The Fantastic Four Factor

You cannot tell a Doctor Doom story without the Fantastic Four, and Marvel knows it. The 2025 Fantastic Four: First Steps film did exactly what it needed to do: establish Reed Richards, Sue Storm, Johnny Storm, and Ben Grimm as beloved characters with real emotional stakes. More importantly, it established their history with Victor Von Doom.

In Doomsday, that history pays off. Reed Richards and Doom have the most complicated relationship in Marvel Comics — former classmates, intellectual rivals, the closest thing either has to a true peer. Pedro Pascal’s Richards going head-to-head with Downey’s Doom is the matchup that comics fans have wanted on screen for decades. The fact that we’re finally getting it, done properly, with real budget and real stakes, still doesn’t feel entirely real.

Sue Storm’s role also looks to be pivotal. Hints in the marketing suggest she may be the key to whatever resolution the heroes find — which tracks with her comics history of being the most quietly powerful member of the team.

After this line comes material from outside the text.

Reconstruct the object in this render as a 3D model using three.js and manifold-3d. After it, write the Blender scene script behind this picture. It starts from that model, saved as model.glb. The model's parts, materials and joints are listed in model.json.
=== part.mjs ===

The Multiverse Payoff We’ve Been Waiting For

Let’s be honest: the MCU’s Multiverse Saga has been uneven. Doctor Strange in the Multiverse of Madness was thrilling but rushed. Ant-Man and the Wasp: Quantumania stumbled. The multiverse concept felt like it was expanding faster than the storytelling could support it.

Doomsday looks like the moment where all those threads finally get pulled tight. Doom’s mastery over dimensional energy — and his plan to essentially become the architect of a new reality — gives every multiverse storyline from the past four years a reason to exist. The variants, the incursions, the Sacred Timeline drama: it was all setup for this.

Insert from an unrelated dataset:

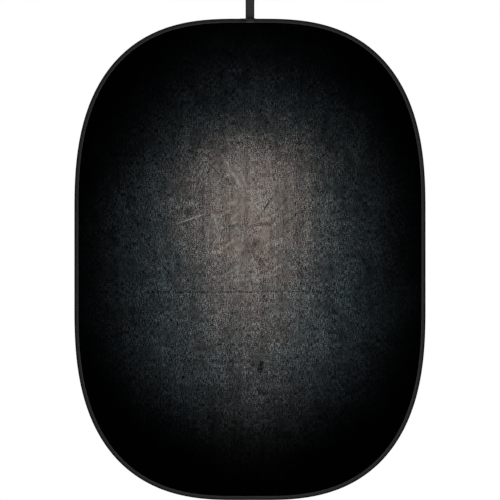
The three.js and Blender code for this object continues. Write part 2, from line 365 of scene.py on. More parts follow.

Whether the payoff actually lands depends entirely on execution. But for the first time since Endgame, it feels like Marvel has a villain worthy of the scale they’ve been building toward.

Will It Live Up to the Hype?

That’s the billion-dollar question — literally. Avengers: Doomsday is carrying the weight of an entire post-Endgame era that has been searching for its identity. The MCU has had genuine highs (No Way Home, Guardians Vol. 3, What If…?) and real lows in the years since Tony Stark’s snap. This movie needs to remind audiences why they fell in love with this universe in the first place.

The ingredients are there. The Russo Brothers returning. RDJ in a role that recontextualizes everything he’s done in this universe. A villain whose ideology is genuinely challenging rather than just murderous. A roster of heroes that spans fifteen years of storytelling. A score that will almost certainly make you cry in the first twenty minutes.

But superhero movies live or die on emotional truth, and the emotional truth of Doomsday is this: the man who saved the universe is now the man trying to own it. If the film can make you feel that in your chest — the tragedy of it, the irony, the weight — then it won’t just be a good Marvel movie. It’ll be something that matters.

The Verdict: Must-See, No Question

Whether you’ve been a Marvel die-hard since Phase One or you drifted away after Endgame and haven’t quite found your way back, Avengers: Doomsday is the movie that demands your attention. It’s the most ambitious swing Marvel has taken since they gambled on a team-up film back in 2012 — and that one worked out pretty well.

May 2026 cannot come fast enough. Doom is coming. And he’s wearing a very familiar face.